The IEEE is honoring the 100th anniversary of the birth of Claude Shannon. In contrast Norbert Wiener seems to slowly go into the history books and not as well praised as Shannon. I had the opportunity to see both at a distance and to have studied under their students. Each introduced a new paradigm, a simple example as how to see things.
For Shannon it was the binary symmetric channel, BSC as shown above. Bits, probabilities, information, coding. For Wiener it was the feedback loop, cybernetics, least square estimation, and the Wiener process. Both are paradigms of uncertainty. For Shannon it was p as the probability of sending a bit correctly and q for not. For Wiener it was noise introduced into the system at various points.
As they IEEE article states:
Bell Labs, now part of Nokia, organized the Claude Shannon Centennial Conference
to reflect on the immense legacy of one of its most legendary alumni
and look at the future of the information age he helped launch. Invited
speakers discussed how Shannon’s work transformed their research fields
and their own careers, and what lessons his life offers to today’s
innovators.
Now Murray Hill is a long stones thrown from my computer. It is now owned by Nokia, formerly Alcatel, formerly Lucent, formerly AT&T. The parking lot is now filled with solar arrays, that seems to be it most profitable output. Thus one wonders why the fuss?
Was Shannon as important as Wiener or the reverse. Wiener thought in the large. He saw the world as massive feedback loops driven by uncertainty.
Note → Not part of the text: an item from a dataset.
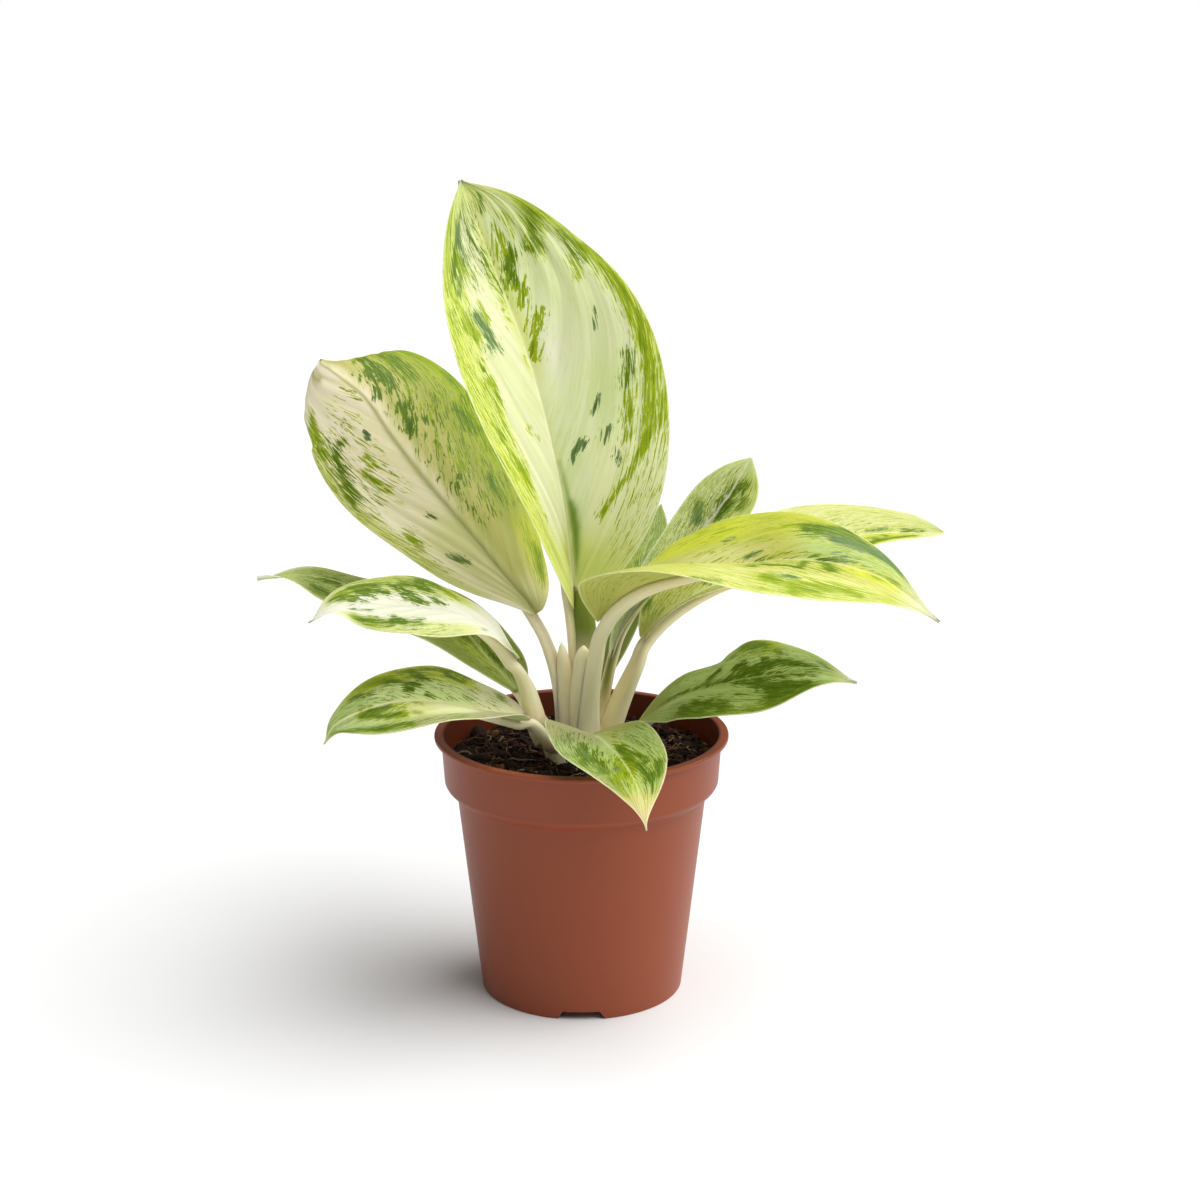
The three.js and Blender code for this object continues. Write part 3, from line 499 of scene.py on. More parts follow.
def blade_surface(leaf, u, t):
    """Upper and under face as (rows, columns, 3) in mm, the reach of each half, and the length."""
    place, tangent, normal, sideways, length = (
        part[:, None] if np.ndim(part) else part for part in blade_frames(leaf, u)
    )
    u, t = u[:, None], t[None, :]
    side = np.where(t < 0, -1.0, 1.0)
    out = np.abs(t)
    left, right = (
        width * outline_share(u, rise, leaf["fall"], leaf["point"]) + TIP_HALF_WIDTH
        for width, rise in zip(leaf["half_widths"], leaf["rise"])
    )
    reach = np.where(side < 0, left, right)
    base_fold, tip_fold, opening = leaf["fold"]
    fold = np.radians(tip_fold + (base_fold - tip_fold) * (1 - u) ** opening)
    arch = math.radians(leaf["arch"])
    slope = fold + arch * out
    across = reach * (np.sin(slope) - np.sin(fold)) / arch
    lift = reach * (np.cos(fold) - np.cos(slope)) / arch
    size, count, start = leaf["wave"]
    shift = np.where(side > 0, RIGHT_WAVE_SHIFT, 0)
    ripple = size * out**2 * np.sin(TURN * (count * u + start + shift))
    pull = leaf["lobe"] * out**2 * (1 - u) ** LOBE_FADE
    skin = np.cos(slope)[..., None] * normal - (side * np.sin(slope))[..., None] * sideways
    middle = (
        place
        + (side * across)[..., None] * sideways
        + (lift + ripple)[..., None] * normal
        - pull[..., None] * tangent
    )
    groove = 0.12 * np.exp(-((out * reach / 1.1) ** 2)) * smoothstep(1, 0.85, u)
    upper = middle + (rib_relief(leaf, u, t) - groove)[..., None] * skin
    depth = mix(BLADE_THICKNESS, EDGE_THICKNESS, out**3) * np.ones_like(reach)
    return upper, upper - depth[..., None] * skin, reach, length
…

Shannon saw BSCs and codes. Wiener worried about the automation of manufacturing and the impact on workers, kind of like the current political campaign. Shannon did games.
Yet this was a gathering to honor Shannon. His impact was that his writing was simple, clear, and spawned careers that were in turn Shannonesque. Wiener wrote and thought, yet he like Shannon was a bit of a loner, yet Cybernetics took hold in Russia and not the US, yet Black-Scholes the option trading formula is merely an artifact of Wiener and his theory. One changed communications the other finance. One played games the other worried about the world. You choose.
Paradigm changes are critical. Yet what one does with them is also important.